As to the order dated October 7, 2008, we agree with the Supreme Court that Disick's proposed placement of the fence was reasonable and there is no basis upon which the Janoffs could reasonably withhold their consent to erection of the fence. Inasmuch as the Janoffs' first cause of action, inter alia, sought a judgment declaring the rights of the parties, we remit the matter for further proceedings on the second cause of action and, if it is determined that adverse possession does not apply here, for the entry of a judgment declaring that the Janoffs' withholding of their consent to the erection of the split-rail fence in the location proposed by Disick is unreasonable (see Lanza v.
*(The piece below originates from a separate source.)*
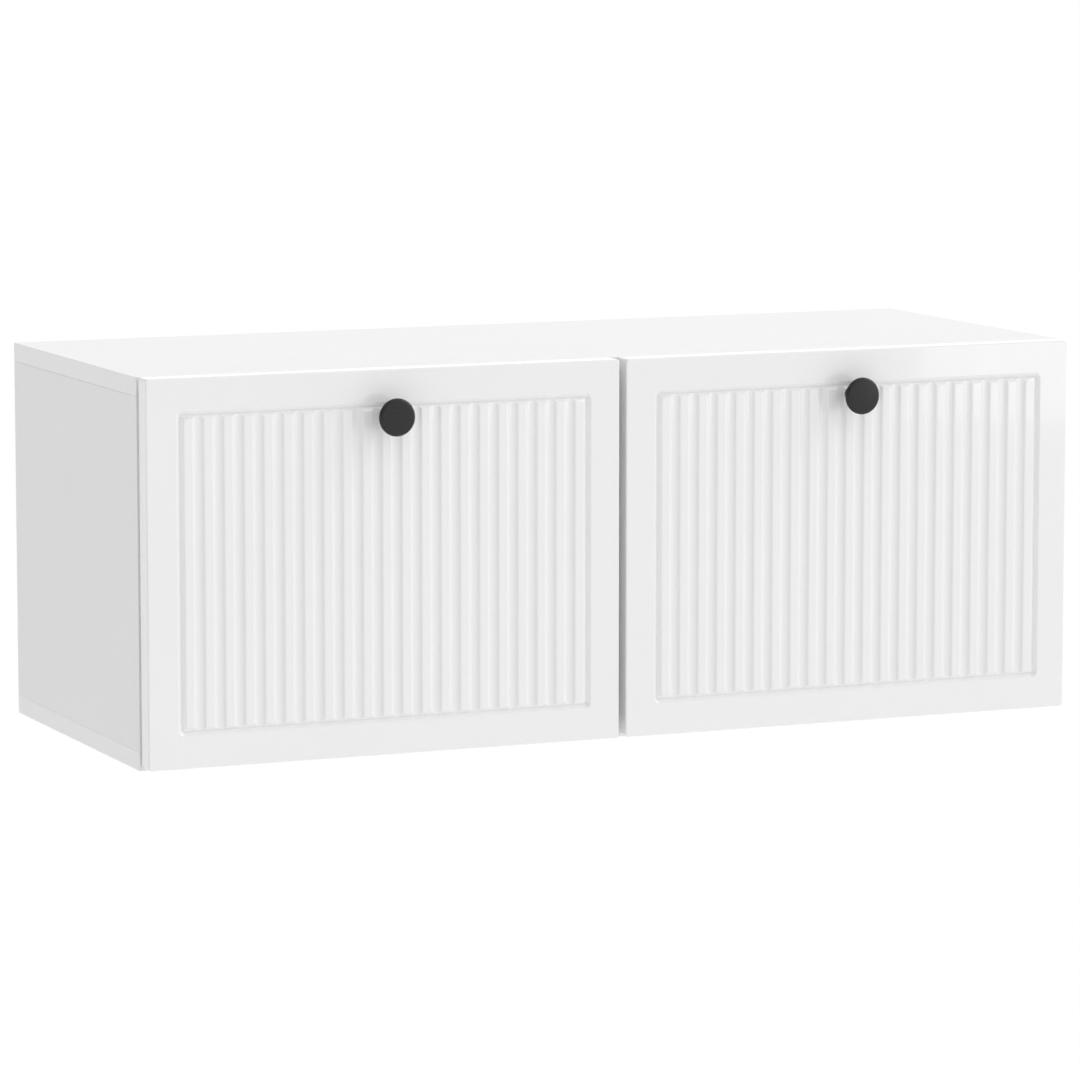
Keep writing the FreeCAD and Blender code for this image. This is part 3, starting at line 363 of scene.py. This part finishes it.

Wagner, 11 N.Y.2d 317, 334, 229 N.Y.S.2d 380, 183 N.E.2d 670, appeal dismissed 371 U.S. 74, 83 S.Ct. 177, 9 L.Ed.2d 163, cert. denied 371 U.S. 901, 83 S.Ct. 205, 9 L.Ed.2d 164; Willsey v. Gjuraj, 65 A.D.3d 1228, 885 N.Y.S.2d 528).
The Janoffs' remaining contentions either are without merit or need not be addressed in light of the foregoing determinations.